In that atmosphere, I felt a strong urge not to raise children in Korea. When I pictured my children — who were destined to be biracial — crying after being called a “half-breed” in kindergarten or school, my only desire was to start raising them in a country with less discrimination.

More than 20 years have passed since then. Today, Korea has managed to become more globalized than either of its neighbors, Japan and China.

Added together, foreign residents and naturalized citizens born overseas make up nearly 5 percent of Korea’s total population. In short, the foreign community accounts for a larger share of the population in Korea than in any other country in East Asia.

Thanks to Korea’s elevated international stature, the greater diversity of its population, and the ferocious struggle of human rights activists, overt discrimination isn’t as palpable as it used to be. Now that Korea is being scrutinized by the outside world, outright disparagement of vulnerable groups is regarded as “outdated.”

That means the most blatant expressions of discrimination face corrective actions from time to time.

Fifteen years, I saw a banner on the side of the road in the Korean countryside that made me cringe with embarrassment: “Marry a bride from Vietnam — she’ll never run away! For ----- won, even disabled people can get a bride in her 20s, virginity guaranteed.”

But after those banners were mentioned in a US State Department report on human trafficking, the Korean government swung into action and swept the banners out of sight. Pressure from both inside and outside the country has brought some degree of relief to minorities from the hell of discrimination.

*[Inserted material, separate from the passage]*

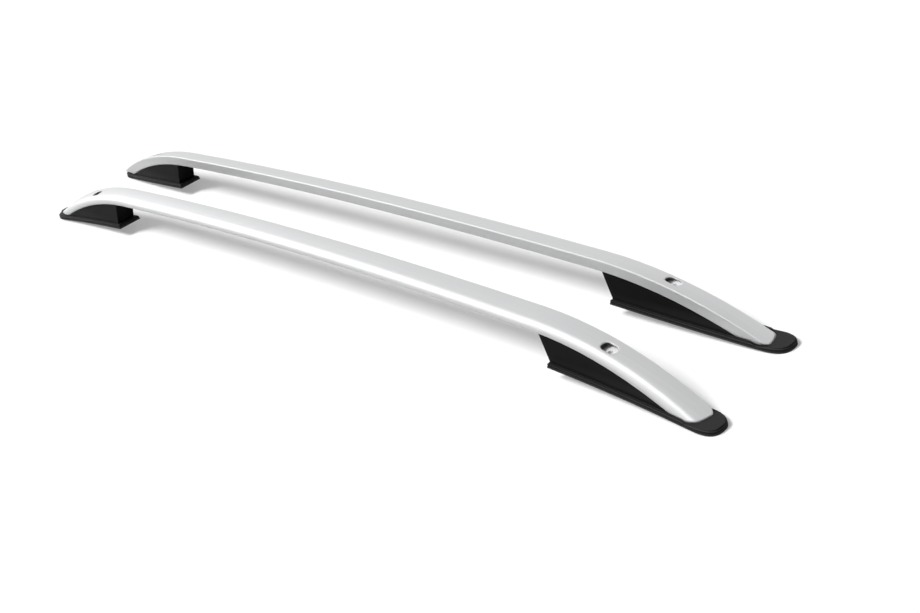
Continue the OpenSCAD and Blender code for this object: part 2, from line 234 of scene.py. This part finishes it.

While discrimination may have eased to some extent, vulnerable people and outsiders certainly do not receive equal treatment in the hierarchical pyramid of Korean society.

President Yoon Suk-yeol boasts that “the younger generation has grown up without facing collective, structural discrimination for being men or women.” But in a fact-finding survey conducted last year by the Ministry of Gender Equality and Family (a ministry that Yoon intends to dismantle), 73.4 percent of women in their 20s reported feeling structural gender discrimination in their daily lives.

At the workplace, women (and younger women in particular) are saddled with unpleasant and tiresome tasks; online, they confront a deluge of misogyny.

Misogyny isn’t the only thing that abounds online. Derogatory terms for Chinese that date back to the Japanese colonial period — in Korean, “jjangkkae” and “jjangkkola” — are especially common on various message boards and comment sections.

In a country in which the total Chinese population (including Chinese of Korean descent and naturalized Koreans of Chinese descent) amounts to nearly 900,000, racial slurs against China (and Chinese people) go completely unchecked.

It’s normal for discrimination to manifest in intersecting ways. Women from China who work at restaurants without the benefits of reliable employment are exploited economically as low-wage irregular workers while suffering dual discrimination, first as women and second as foreigners (in this case, Chinese nationals). In the end, the very surplus value arising through the exploitation of these low-wage workers, who are exposed to various kinds of discrimination, is what nourishes capital accumulation in Korean society.

Considering that discrimination is directly connected to the distinctive economic exploitation of a capitalist society, it will not be easy to eradicate discrimination so long as capitalism persists. Even so, if there were a law criminalizing the discrimination that remains so common, if less visible, in everyday life, it would greatly aid groups including women, young people, irregular workers, foreigners, disabled people, and gay people in their daily grind.

While legislation banning discrimination would not be a complete solution to discrimination, it would be a very important step toward that solution. Such a law is especially urgent now that Yoon is president, following a campaign in which he denied the existence of structural gender discrimination and made inaccurate remarks about foreigners’ “unfair” use of Korea’s state health insurance system, in a strong appeal to jingoistic attitudes toward China and other countries.

As became quite clear in Yoon’s presidential campaign, Korea’s hard right wing frequently makes use of discrimination as a political tool, such as in its tendency to stoke xenophobia and the gender war. Now that the hard right has taken power, it goes without saying that Korea will backslide on human rights without a ban on discrimination. If things go badly, we might even forfeit the gains made over the past 20 years.

What has changed the most during those two decades is public sentiment, or in other words the level of popular sensitivity to human rights. While the hard right habitually stoops to discrimination as it appeals to anti-Chinese sentiment, a survey conducted by the National Human Rights Commission of Korea in April found that no less than 67.2% of Koreans feel positively about enacting anti-discrimination legislation. In fact, the Korean public’s orientation toward equality is much more mature than the politicians who have already delayed passing such legislation for 15 years now.

The time has come for politicians to finally answer the call. While political attention is currently focused on Wednesday’s local elections, far more fundamental than the question of who will serve a term as elected officials is the question of whether members of vulnerable groups that are exposed to discrimination will receive legal protection.

As long as democracy endures, no party or government can last forever. But no matter which party wins at the polls, a country that doesn’t even have a law against discrimination can never be an advanced democratic society.